Premessa obbligatoria: Johnny Ryan è l’attuale Chief Policy & Industry Relations Officer di Brave, il browser che sta cercando di farsi largo nell’affollato mercato dei navigatori, popolato da Crome, Firefox ed Edge e da molti altri (quelli per Apple fanno corsa a sé) puntando proprio sulla garanzia di protezione della privacy, minacciata dai colossi digitali che delle preferenze online di ciascuno di noi fanno un mercato (di cui ben si conoscono le dimensioni).
Quindi la posizione espressa da Ryan può essere influenzata dagli interessi – legittimi ma individuali – del suo attuale datore di lavoro, anche se la carriera professionale predente di Ryan tenderebbe ad annullare questo rischio.
Ryan è celebre infatti per aver lanciato l’allarme su come funziona la pubblicità digitale – in particolare il RTB (Real Time Bidding) – che hanno portato a un’indagine completa del settore, a opera dell’ICO (Information Commissioner’s Office) che ha rivelato il fondamento di molte delle preoccupazioni sollevate.
I problemi principali erano le categorie di contenuti, registrate anche se si riferivano a dati che dovrebbero essere raccolti solo con il permesso specifico dell’utente, ad esempio i siti che si occupano di sessualità, salute e opinioni politiche, e le lacune presenti nella Privacy by Design di troppi siti che dovrebbe impedire ai sistemi RTB di ottenere troppe informazioni di identificazione personale, visualizzandole a coloro che sono autorizzati a vederle.
Lo scorso giugno, l’ICO ha concesso all’industria sei mesi per affrontare questi problemi. All’inizio del 2020, ha dichiarato che i lavori stavano procedendo per far fronte alle sfide sulla privacy sollevate.
Oggi, tuttavia, solo tre mesi dopo, Ryan, in un articolo a firma di Sean Hargrave, afferma che il GDPR è a rischio di fallire non tanto perché i watchdog della privacy si sono addormentati sul lavoro, ma piuttosto perché i governi – con la notevole esclusione della Germania – non li hanno dotati dei budget, delle competenze e degli strumenti tecnici indispensabili per implementare la legge.
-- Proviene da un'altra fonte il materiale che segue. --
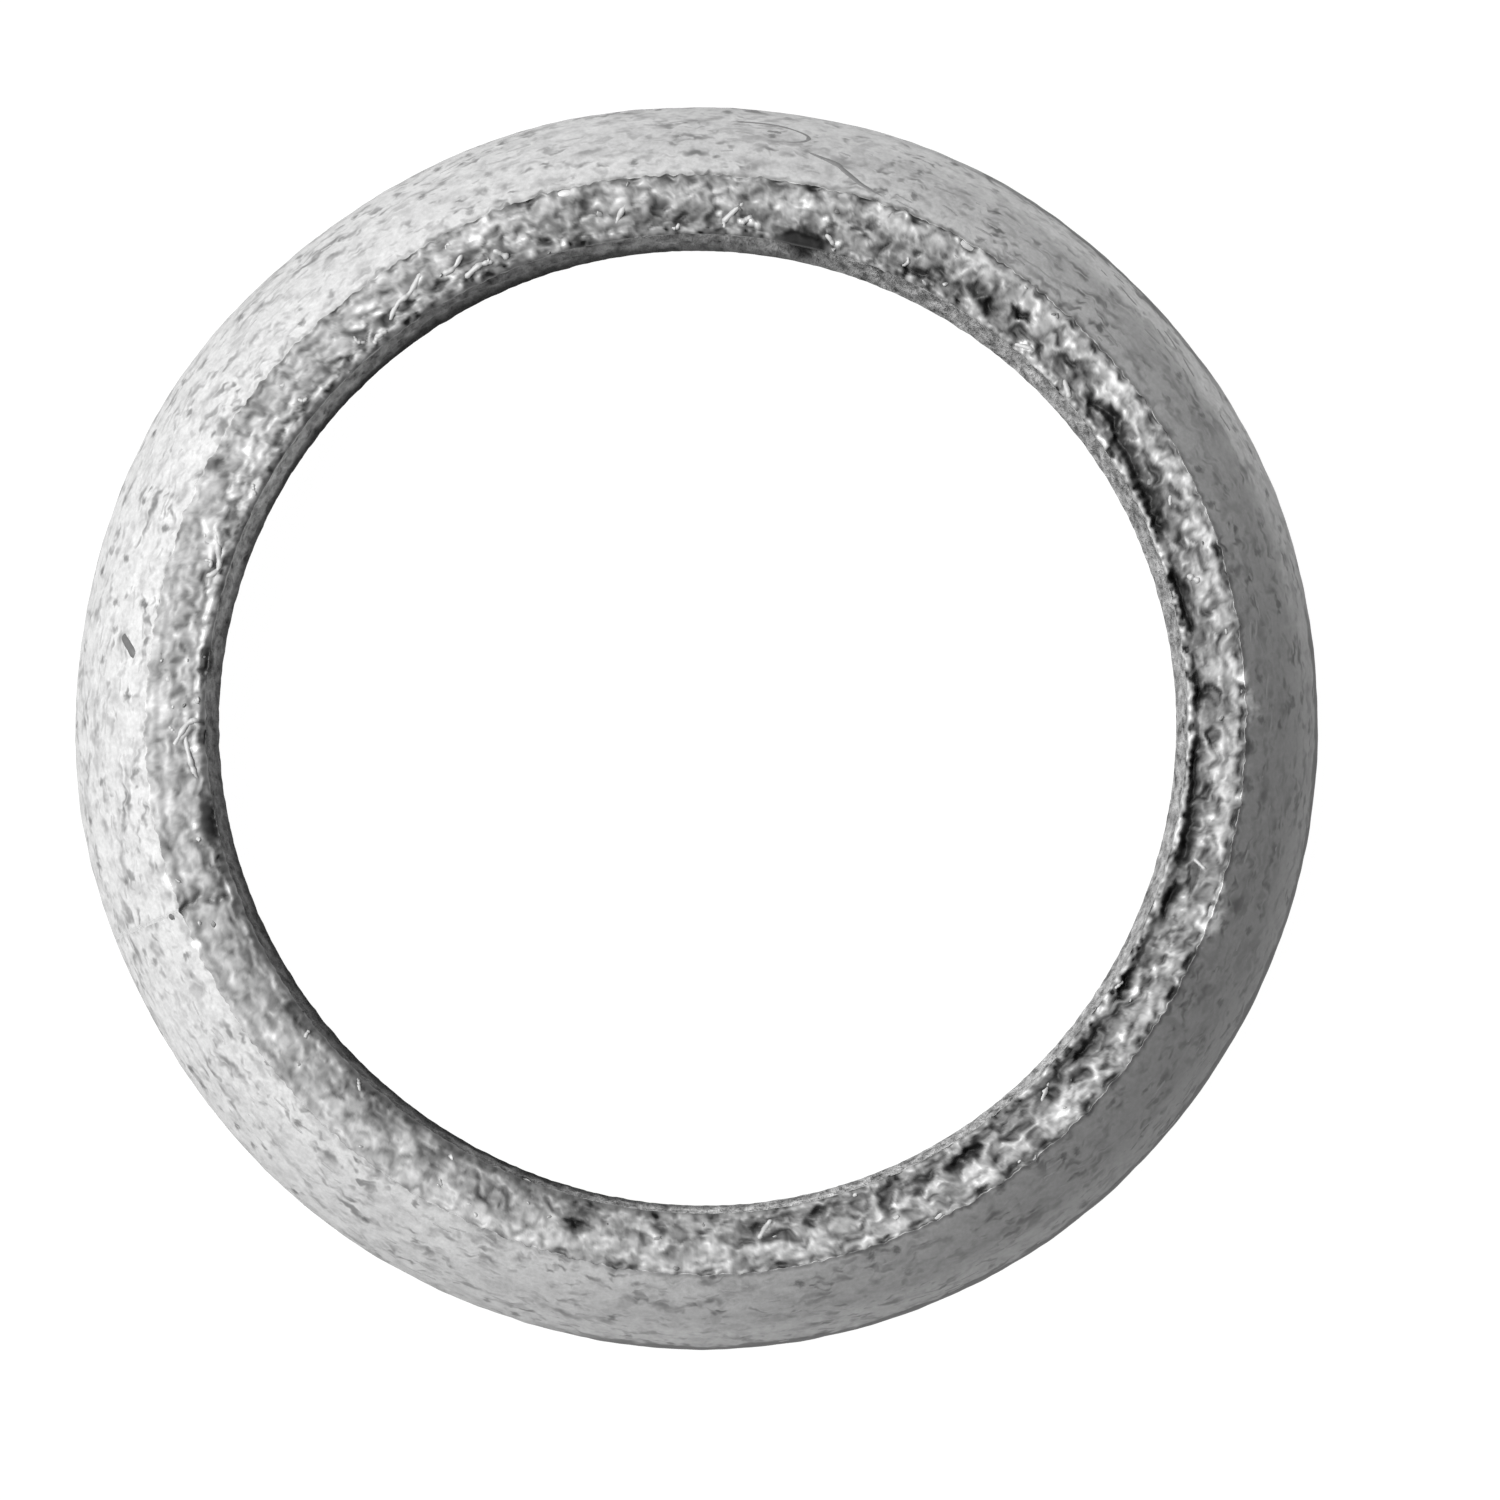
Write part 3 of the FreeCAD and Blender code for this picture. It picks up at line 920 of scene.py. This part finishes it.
looseWires = {
    "seed": 8,
    "radius": 0.17,
    "moreRadius": 0.11,
    "sides": 8,
    # paths of azimuth and mm out from the bore, as they lie on the crumpled land
    "paths": [
        [(186.6, 0.6), (184.6, 0.85), (181.3, 1.1)], [(182.7, 1.7), (180.2, 0.95), (179.7, 0.35)],
        [(163.6, 1.1), (162.2, 0.6), (160.1, 0.95), (158.0, 1.5)],
        [(127.6, 0.75), (125.4, 1.25), (123.6, 1.35), (121.4, 1.95)],
        [(130.6, 0.3), (129.6, 0.5), (128.4, 0.45)], [(119.6, 1.3), (118.2, 1.25), (116.6, 1.75)],
        [(117.6, 0.55), (115.4, 0.8), (113.9, 0.7)], [(87.0, 0.55), (84.9, 1.6)],
        [(84.9, 0.55), (83.8, 0.95)], [(99.2, 0.8), (97.8, 1.7)], [(75.1, 0.75), (74.0, 0.35)],
        [(50.0, 0.2), (47.9, 0.6)], [(43.0, 0.6), (41.1, 0.2)], [(16.7, 1.1), (15.7, 1.6)],
        [(314.4, 0.6), (312.2, 1.1)], [(278.5, 0.6), (276.8, 1.5)], [(113.3, 1.2), (112.0, 0.55)],
    ],
    "more": 14,
    "moreLength": (0.35, 0.9),
    "finish": (0.165, 0.6, 0.0),
}


def landPlace(azimuth, out, rows):
    # height of the crumpled land, read from the ring's own rows
    land = [row for row in rows if row[5] == 2]
    columns = ring["fineColumns"]
    column = np.round(azimuth / (2 * math.pi) * columns).astype(int) % columns
    radii = np.stack([row[1] for row in land])[:, column]
    heights = np.stack([row[2] for row in land])[:, column]
    wanted = ring["boreRadius"] + out
    index = np.abs(radii - wanted[None, :]).argmin(axis=0)
    return polar(azimuth, wanted, heights[index, np.arange(len(column))])


def eased(heights):
    # a wire is stiffer than the folds under it
    wide = np.concatenate([heights[:1], heights[:1], heights, heights[-1:], heights[-1:]])
    return np.maximum(np.convolve(wide, np.ones(5) / 5, "valid"), heights - 0.05)


def buildLooseWires(rows):
    source = np.random.default_rng(looseWires["seed"])
    paths = [np.array(path, float) for path in looseWires["paths"]]
    for index in range(looseWires["more"]):
        azimuth, out = source.uniform(0, 360), 0.15 + 2.4 * source.random() ** 1.4
        length = source.uniform(*looseWires["moreLength"])
        heading = source.normal(0, 0.8)
        bend = source.normal(0, 0.7)
        stops = []
        for t in (-0.5, 0.0, 0.5):
            turned = heading + bend * t
            swing = math.degrees(t * length * math.cos(turned) / landMiddle)
            stops.append((azimuth + swing, out + t * length * math.sin(turned)))
        paths.append(np.array(stops))
    parts = []
    for index, path in enumerate(paths):
        placed = index < len(looseWires["paths"])
        path = curvePath(path, 8 * len(path))
        azimuth = np.radians(path[:, 0])
        out = np.clip(path[:, 1], 0.12, 2.85)
        point = landPlace(azimuth, out, rows)
        thick = looseWires["radius"] if placed else looseWires["moreRadius"]
        point[:, 2] = eased(point[:, 2]) - 0.45 * thick + 0.03 * source.random()
        ends = np.abs(np.linspace(-1, 1, len(point))) ** 4
        point[:, 2] = np.minimum(point[:, 2] - 0.12 * ends, ring["height"] - 0.03 - 1.3 * thick)
        across = sideways(point, (0, 0, 1))
        outward = unit(np.cross(across, np.gradient(point, axis=0)))
        lumpy = thick * uneven(source, 0.55, 1.35, len(point))
        lumpy = lumpy * (1 - 0.5 * np.abs(np.linspace(-1, 1, len(point))) ** 6)
        parts.append(tubeArrays(point, across, outward, lumpy[:, None, None], looseWires["sides"]))
    addPiece("loose_wires", *gather(parts), wireMaterial("bareWire", *looseWires["finish"]))


buildLooseWires(rows)

looseFlakes = {
    "seed": 3,
    "count": 60,
    "long": (0.2, 0.45),
    "thin": 0.035,
    "tilt": 0.5,
    "reach": 2.95,            # mm out from the bore where the land's height is last read
    # name, share, level, roughness and metallic of each kind
    "kinds": [("bright_flakes", 0.25, 0.17, 0.6, 0.0), ("grey_flakes", 0.45, 0.12, 0.5, 0.1),
              ("dark_flakes", 0.3, 0.04, 0.6, 0.0)],
}


def flakeArrays(centre, axes, sizes, source):
    # a lumpy bent scale: a flattened ball of twelve by six faces
    around, up = 12, 6
    wobble = source.uniform(0.75, 1.2, around)
    bend = source.uniform(-0.6, 0.6, 2)
    turn = np.arange(around) * (2 * math.pi / around)
    level = np.arange(1, up)[:, None] * (math.pi / up)
    x, y = np.sin(level) * np.cos(turn) * wobble, np.sin(level) * np.sin(turn) * wobble
    z = -np.cos(level) * sizes[2] + (bend[0] * x * x + bend[1] * y * y) * sizes[1] * 0.6
    spread = np.stack([x * sizes[0], y * sizes[1], z], axis=-1).reshape(-1, 3) @ np.array(axes)
    tip = axes[2] * sizes[2]
    points = centre + np.concatenate([[-tip], spread, [tip]])
    faces = []
    last = len(points) - 1
    for i in range(around):
        k = (i + 1) % around
        faces.append((0, 1 + k, 1 + i))
        for j in range(up - 2):
            a = 1 + j * around
            faces.append((a + i, a + k, a + around + k, a + around + i))
        a = 1 + (up - 2) * around
        faces.append((a + i, a + k, last))
    return points, faces


def buildLooseFlakes(rows):
    source = np.random.default_rng(looseFlakes["seed"])
    groups = [[] for kind in looseFlakes["kinds"]]
    shares = [kind[1] for kind in looseFlakes["kinds"]]
    spots = []
    for flake in range(looseFlakes["count"]):
        out = 0.1 + 2.9 * source.random()
        kind = int(source.choice(len(shares), p=shares))
        spots.append((source.uniform(0, 360), out, source.uniform(*looseFlakes["long"]), kind))
    for azimuth, out, size, kind in spots:
        angle = np.radians(np.array([azimuth]))
        centre = landPlace(angle, np.array([min(out, looseFlakes["reach"])]), rows)[0]
        radial = np.array([math.cos(angle[0]), math.sin(angle[0]), 0])
        centre[:2] = radial[:2] * (ring["boreRadius"] + out)
        around = np.array([-radial[1], radial[0], 0])
        turn = source.normal(0, 0.6)
        longAxis = around * math.cos(turn) + radial * math.sin(turn)
        normal = unit((0, 0, 1) + source.normal(0, looseFlakes["tilt"] * 0.5, 3) * (1, 1, 0))
        across = unit(np.cross(normal, longAxis))
        longAxis = np.cross(across, normal)
        sizes = (size * 0.5, size * 0.5 * source.uniform(0.4, 0.8), looseFlakes["thin"])
        points, faces = flakeArrays(centre, (longAxis, across, normal), sizes, source)
        top = points[:, 2].max() - (ring["height"] - 0.015)
        points[:, 2] -= max(0, top)
        notchStart, notchEnd = crumple["notch"]
        inNotch = notchStart < azimuth < notchEnd and out < 0.8
        if not inNotch:
            groups[kind].append((points, faces))
    for (name, share, *finish), parts in zip(looseFlakes["kinds"], groups):
        addPiece(name, *gather(parts), wireMaterial(name + "Finish", *finish))


buildLooseFlakes(rows)


studio = {
    "keySize": 0.7, "keyPower": 39.0, "keyPlace": (-0.435, 0.117, 0.78),
    "world": 0.02, "floorLevel": 0.02, "floorGlow": 1.0, "floorReach": 3.0,
}


def areaLight(name, place, size, power):
    lamp = bpy.data.lights.new(name, "AREA")
    lamp.shape = "SQUARE"
    lamp.size = size
    lamp.energy = power
    holder = addObject(name, lamp)
    holder.location = place
    holder.rotation_euler = (Vector((0, 0, 0)) - Vector(place)).to_track_quat("-Z", "Y").to_euler()


def buildStudio():
    areaLight("keyLight", studio["keyPlace"], studio["keySize"], studio["keyPower"])
    world = bpy.data.worlds.new("studio")
    world.use_nodes = True
    level = studio["world"]
    world.node_tree.nodes["Background"].inputs["Color"].default_value = (level, level, level, 1)
    bpy.context.scene.world = world
    mesh = bpy.data.meshes.new("floor")
    reach = studio["floorReach"]
    corners = [(-reach, -reach, 0), (reach, -reach, 0), (reach, reach, 0), (-reach, reach, 0)]
    mesh.from_pydata(corners, [], [(0, 1, 2, 3)])
    floor = addObject("floor", mesh)
    material = bpy.data.materials.new("floor")
    material.use_nodes = True
    level = studio["floorLevel"]
    feed(material.node_tree.nodes["Principled BSDF"], {
        "Base Color": (level, level, level, 1),
        "Roughness": 0.9,
        "Specular IOR Level": 0.0,
        "Emission Color": (1, 1, 1, 1),
        "Emission Strength": studio["floorGlow"],
    })
    mesh.materials.append(material)
    bpy.context.scene.view_settings.view_transform = "Standard"


view = {
    "distance": 500 * mm,
    "nadir": (2.75 * mm, -8.6 * mm),
    "target": (2.75 * mm, -1.22 * mm),
    "focal": 225.2,
    "sensor": 36.0,
}


def buildCamera():
    lens = bpy.data.cameras.new("camera")
    lens.lens = view["focal"]
    lens.sensor_width = view["sensor"]
    lens.clip_start = 0.01
    holder = addObject("camera", lens)
    holder.location = (*view["nadir"], view["distance"])
    aim = Vector((*view["target"], 0)) - holder.location
    holder.rotation_euler = aim.to_track_quat("-Z", "Y").to_euler()
    bpy.context.scene.camera = holder


buildStudio()
buildCamera()
print("studio and camera ready")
Il nuovo Report di Brave è riassunto qui (dove può anche essere scaricato) e l’affermazione principale è chiara: i budget sono aumentati fino a che il GDPR è diventato legge, ma dalla sua introduzione, due anni fa, ha iniziato a ridursi.
Se l’incremento prima che la legge fosse diventata esecutiva sia stato sufficiente per consentire alle organizzazioni sulla privacy dell’UE di affrontare la sfida è un argomento aperto alla discussione. Ciò che il Report afferma è che in questo momento troppo pochi hanno ricevuto i finanziamenti necessari per investire negli strumenti tecnologici e nelle competenze per far rispettare il regolamento europeo.
Ad esempio, il maggior operatore dell’UE sulla privacy dei dati, l’ICO, attivo nel Regno Unito, ha visto raddoppiare il proprio budget nel giro di un paio d’anni fino al GDPR. Tuttavia, i suoi ricercatori affermano che dei 680 dipendenti, solo il 3% è concentrato su indagini tecniche.
In effetti, la ricerca continua affermando che delle 28 organizzazioni di controllo dell’UE, solo cinque hanno più di 10 specialisti tecnologici. Quasi uno su tre, di quelli attrezzati per svolgere indagini tecnologiche sulle violazioni del GDPR, lavora in un solo paese, la Germania.
La Commissione europea, è la logica conclusione, dovrebbe indagare sui membri dell’UE per non aver rispettatole norme sul GDPR, che impongono a tutti i governi di dotare chi si occupa della Data Privacy delle risorse umane e finanziarie necessarie per far rispettare il Regolamento GDPR.
Difficile disporre di dati quantitativi esaurienti al riguardo, ma l’impressione generale è che, al di fuori della ingenti multe inflitte alle multinazionali (generalmente statunitensi) per i data breach, denunciati il più delle volte dalle multinazionali stesse, non sembra esserci stata la massa di azioni, che – ai sensi delle Enforcement Law – sarebbe stato lecito attendersi.